:: Dataset section ::

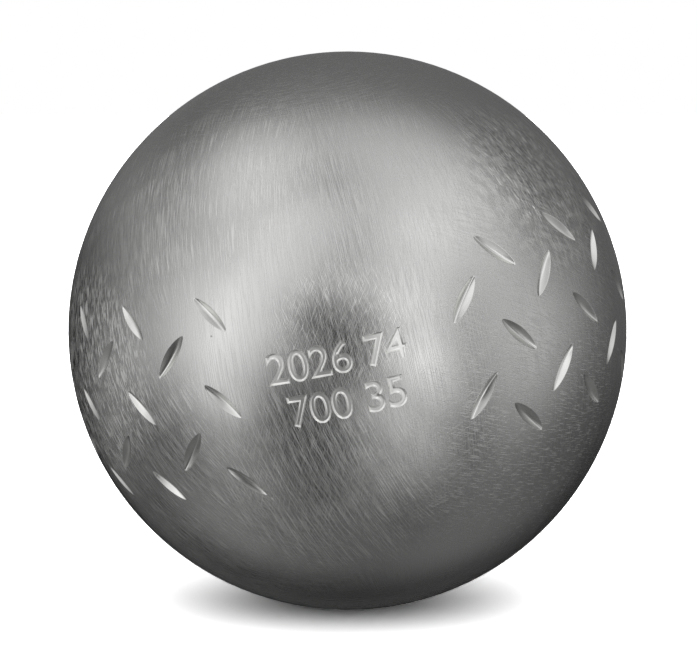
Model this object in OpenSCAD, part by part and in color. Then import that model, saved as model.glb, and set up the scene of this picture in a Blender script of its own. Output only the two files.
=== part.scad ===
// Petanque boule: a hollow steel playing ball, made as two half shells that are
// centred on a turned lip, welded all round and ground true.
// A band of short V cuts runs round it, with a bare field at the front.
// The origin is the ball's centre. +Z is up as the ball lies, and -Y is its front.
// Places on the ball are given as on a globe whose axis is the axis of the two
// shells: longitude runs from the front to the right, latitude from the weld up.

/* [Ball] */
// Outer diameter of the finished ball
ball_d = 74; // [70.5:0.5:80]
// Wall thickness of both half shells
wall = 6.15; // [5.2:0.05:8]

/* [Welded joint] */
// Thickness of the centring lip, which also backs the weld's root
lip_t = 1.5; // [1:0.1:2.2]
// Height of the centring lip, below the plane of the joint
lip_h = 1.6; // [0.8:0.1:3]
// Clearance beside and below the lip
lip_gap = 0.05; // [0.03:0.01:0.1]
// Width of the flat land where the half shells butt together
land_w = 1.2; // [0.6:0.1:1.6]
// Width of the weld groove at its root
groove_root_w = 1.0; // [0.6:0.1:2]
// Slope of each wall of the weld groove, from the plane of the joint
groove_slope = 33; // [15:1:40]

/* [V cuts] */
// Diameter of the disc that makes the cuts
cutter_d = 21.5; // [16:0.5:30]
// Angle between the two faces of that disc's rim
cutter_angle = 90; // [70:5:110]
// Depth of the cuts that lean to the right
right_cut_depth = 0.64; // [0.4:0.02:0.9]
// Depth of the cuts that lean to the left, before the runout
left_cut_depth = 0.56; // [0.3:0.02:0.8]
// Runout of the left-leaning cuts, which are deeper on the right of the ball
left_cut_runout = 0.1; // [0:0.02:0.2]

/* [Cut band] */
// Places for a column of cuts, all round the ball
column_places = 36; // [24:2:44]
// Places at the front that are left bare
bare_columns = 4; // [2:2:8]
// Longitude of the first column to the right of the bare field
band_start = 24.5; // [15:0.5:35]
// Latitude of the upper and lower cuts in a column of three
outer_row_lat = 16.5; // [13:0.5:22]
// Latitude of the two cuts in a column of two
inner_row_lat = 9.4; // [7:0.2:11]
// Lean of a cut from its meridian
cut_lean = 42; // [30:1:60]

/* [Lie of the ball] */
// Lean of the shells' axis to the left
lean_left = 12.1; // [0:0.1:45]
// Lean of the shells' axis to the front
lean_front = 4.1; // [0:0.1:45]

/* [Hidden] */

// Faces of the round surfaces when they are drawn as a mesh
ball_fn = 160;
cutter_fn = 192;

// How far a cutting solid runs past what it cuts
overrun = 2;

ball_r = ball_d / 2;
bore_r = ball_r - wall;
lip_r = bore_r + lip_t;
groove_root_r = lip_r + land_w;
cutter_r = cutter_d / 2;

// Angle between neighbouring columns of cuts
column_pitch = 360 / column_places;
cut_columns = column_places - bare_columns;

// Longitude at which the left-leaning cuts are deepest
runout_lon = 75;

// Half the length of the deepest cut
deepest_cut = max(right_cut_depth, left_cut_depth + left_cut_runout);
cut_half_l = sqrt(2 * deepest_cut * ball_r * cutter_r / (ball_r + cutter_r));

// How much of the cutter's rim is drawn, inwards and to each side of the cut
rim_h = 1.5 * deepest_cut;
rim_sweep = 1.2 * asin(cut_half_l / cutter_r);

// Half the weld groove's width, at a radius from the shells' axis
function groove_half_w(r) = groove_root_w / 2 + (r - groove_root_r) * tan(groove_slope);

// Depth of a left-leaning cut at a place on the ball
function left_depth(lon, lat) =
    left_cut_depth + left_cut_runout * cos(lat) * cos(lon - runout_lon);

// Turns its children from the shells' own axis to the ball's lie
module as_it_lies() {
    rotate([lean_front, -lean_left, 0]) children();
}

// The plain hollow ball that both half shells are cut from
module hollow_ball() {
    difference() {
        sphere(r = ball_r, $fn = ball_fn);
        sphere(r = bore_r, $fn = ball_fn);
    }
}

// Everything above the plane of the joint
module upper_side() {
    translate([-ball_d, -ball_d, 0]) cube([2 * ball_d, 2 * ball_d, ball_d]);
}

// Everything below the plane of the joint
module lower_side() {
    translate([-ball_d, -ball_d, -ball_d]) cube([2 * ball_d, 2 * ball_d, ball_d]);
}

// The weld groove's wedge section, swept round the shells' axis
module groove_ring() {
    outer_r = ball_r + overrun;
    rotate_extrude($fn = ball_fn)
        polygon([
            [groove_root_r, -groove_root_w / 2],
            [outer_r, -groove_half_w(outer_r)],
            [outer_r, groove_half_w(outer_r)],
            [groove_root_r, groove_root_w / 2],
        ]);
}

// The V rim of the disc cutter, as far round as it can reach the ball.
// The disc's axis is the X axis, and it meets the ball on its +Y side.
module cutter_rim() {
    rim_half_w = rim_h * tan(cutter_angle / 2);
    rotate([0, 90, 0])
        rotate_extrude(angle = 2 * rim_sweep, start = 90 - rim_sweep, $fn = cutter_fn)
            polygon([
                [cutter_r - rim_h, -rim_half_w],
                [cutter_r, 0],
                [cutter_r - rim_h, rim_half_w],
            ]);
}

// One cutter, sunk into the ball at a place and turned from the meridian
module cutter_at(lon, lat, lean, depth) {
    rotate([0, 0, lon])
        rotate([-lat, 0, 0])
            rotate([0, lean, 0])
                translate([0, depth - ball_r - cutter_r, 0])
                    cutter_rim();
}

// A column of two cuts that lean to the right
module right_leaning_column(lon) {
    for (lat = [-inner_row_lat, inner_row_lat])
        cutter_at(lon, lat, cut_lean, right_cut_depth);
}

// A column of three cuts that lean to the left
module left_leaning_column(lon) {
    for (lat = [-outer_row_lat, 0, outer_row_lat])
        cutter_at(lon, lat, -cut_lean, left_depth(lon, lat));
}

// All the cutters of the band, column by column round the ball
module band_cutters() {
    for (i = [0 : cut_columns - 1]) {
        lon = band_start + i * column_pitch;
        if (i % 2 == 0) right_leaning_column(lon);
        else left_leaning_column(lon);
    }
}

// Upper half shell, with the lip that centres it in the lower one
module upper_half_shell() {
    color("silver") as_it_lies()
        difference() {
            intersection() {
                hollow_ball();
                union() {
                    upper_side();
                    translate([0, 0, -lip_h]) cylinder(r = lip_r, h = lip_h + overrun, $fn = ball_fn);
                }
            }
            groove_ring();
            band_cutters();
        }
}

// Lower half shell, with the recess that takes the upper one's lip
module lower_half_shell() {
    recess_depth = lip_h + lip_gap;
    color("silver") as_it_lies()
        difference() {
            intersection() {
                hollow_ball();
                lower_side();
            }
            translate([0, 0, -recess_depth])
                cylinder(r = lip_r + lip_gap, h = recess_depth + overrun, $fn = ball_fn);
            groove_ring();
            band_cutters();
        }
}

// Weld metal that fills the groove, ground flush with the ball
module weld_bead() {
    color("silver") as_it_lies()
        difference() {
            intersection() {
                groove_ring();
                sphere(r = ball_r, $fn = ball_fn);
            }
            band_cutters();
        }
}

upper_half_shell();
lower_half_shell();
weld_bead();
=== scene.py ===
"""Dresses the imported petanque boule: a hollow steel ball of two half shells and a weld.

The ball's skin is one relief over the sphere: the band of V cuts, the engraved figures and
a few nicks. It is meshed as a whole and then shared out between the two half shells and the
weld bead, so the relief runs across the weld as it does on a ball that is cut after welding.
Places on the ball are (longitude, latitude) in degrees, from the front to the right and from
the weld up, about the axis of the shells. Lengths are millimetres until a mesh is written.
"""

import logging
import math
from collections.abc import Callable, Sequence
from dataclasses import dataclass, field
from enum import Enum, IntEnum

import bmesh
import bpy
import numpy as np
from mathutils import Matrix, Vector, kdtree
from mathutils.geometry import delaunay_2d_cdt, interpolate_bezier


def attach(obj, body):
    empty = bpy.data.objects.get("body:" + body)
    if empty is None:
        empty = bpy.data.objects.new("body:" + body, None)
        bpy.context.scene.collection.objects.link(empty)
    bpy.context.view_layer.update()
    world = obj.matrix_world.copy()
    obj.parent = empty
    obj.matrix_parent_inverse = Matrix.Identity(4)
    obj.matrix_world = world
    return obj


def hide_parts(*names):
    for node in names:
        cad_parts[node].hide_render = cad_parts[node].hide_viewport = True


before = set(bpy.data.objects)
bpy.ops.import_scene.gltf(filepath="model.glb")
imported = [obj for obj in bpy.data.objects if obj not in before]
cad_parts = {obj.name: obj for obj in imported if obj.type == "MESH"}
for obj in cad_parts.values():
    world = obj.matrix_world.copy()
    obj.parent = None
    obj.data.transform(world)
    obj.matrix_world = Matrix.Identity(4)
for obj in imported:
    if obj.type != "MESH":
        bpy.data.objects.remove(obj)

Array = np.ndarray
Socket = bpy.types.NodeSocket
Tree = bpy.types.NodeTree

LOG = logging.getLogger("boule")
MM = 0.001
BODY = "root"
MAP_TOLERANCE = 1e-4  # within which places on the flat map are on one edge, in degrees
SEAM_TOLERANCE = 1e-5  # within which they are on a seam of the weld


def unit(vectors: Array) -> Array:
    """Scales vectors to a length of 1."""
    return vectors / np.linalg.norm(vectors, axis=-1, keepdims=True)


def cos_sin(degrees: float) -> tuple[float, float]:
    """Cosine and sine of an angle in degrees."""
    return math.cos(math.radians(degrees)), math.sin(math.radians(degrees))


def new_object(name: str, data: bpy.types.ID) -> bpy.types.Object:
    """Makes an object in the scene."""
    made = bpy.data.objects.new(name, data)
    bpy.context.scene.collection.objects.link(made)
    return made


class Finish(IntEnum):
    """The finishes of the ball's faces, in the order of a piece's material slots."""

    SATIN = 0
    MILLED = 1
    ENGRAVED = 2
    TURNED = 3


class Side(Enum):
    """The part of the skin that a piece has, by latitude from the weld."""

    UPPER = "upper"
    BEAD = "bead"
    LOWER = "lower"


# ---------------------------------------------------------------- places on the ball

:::

The request:
In the listing above, find the line with "with the ball" and the line with "in imported if", then print exactly those two lines and every line between them, and nothing more.

Solution to the problem:
// Weld metal that fills the groove, ground flush with the ball
module weld_bead() {
    color("silver") as_it_lies()
        difference() {
            intersection() {
                groove_ring();
                sphere(r = ball_r, $fn = ball_fn);
            }
            band_cutters();
        }
}

upper_half_shell();
lower_half_shell();
weld_bead();
=== scene.py ===
"""Dresses the imported petanque boule: a hollow steel ball of two half shells and a weld.

The ball's skin is one relief over the sphere: the band of V cuts, the engraved figures and
a few nicks. It is meshed as a whole and then shared out between the two half shells and the
weld bead, so the relief runs across the weld as it does on a ball that is cut after welding.
Places on the ball are (longitude, latitude) in degrees, from the front to the right and from
the weld up, about the axis of the shells. Lengths are millimetres until a mesh is written.
"""

import logging
import math
from collections.abc import Callable, Sequence
from dataclasses import dataclass, field
from enum import Enum, IntEnum

import bmesh
import bpy
import numpy as np
from mathutils import Matrix, Vector, kdtree
from mathutils.geometry import delaunay_2d_cdt, interpolate_bezier


def attach(obj, body):
    empty = bpy.data.objects.get("body:" + body)
    if empty is None:
        empty = bpy.data.objects.new("body:" + body, None)
        bpy.context.scene.collection.objects.link(empty)
    bpy.context.view_layer.update()
    world = obj.matrix_world.copy()
    obj.parent = empty
    obj.matrix_parent_inverse = Matrix.Identity(4)
    obj.matrix_world = world
    return obj


def hide_parts(*names):
    for node in names:
        cad_parts[node].hide_render = cad_parts[node].hide_viewport = True


before = set(bpy.data.objects)
bpy.ops.import_scene.gltf(filepath="model.glb")
imported = [obj for obj in bpy.data.objects if obj not in before]
cad_parts = {obj.name: obj for obj in imported if obj.type == "MESH"}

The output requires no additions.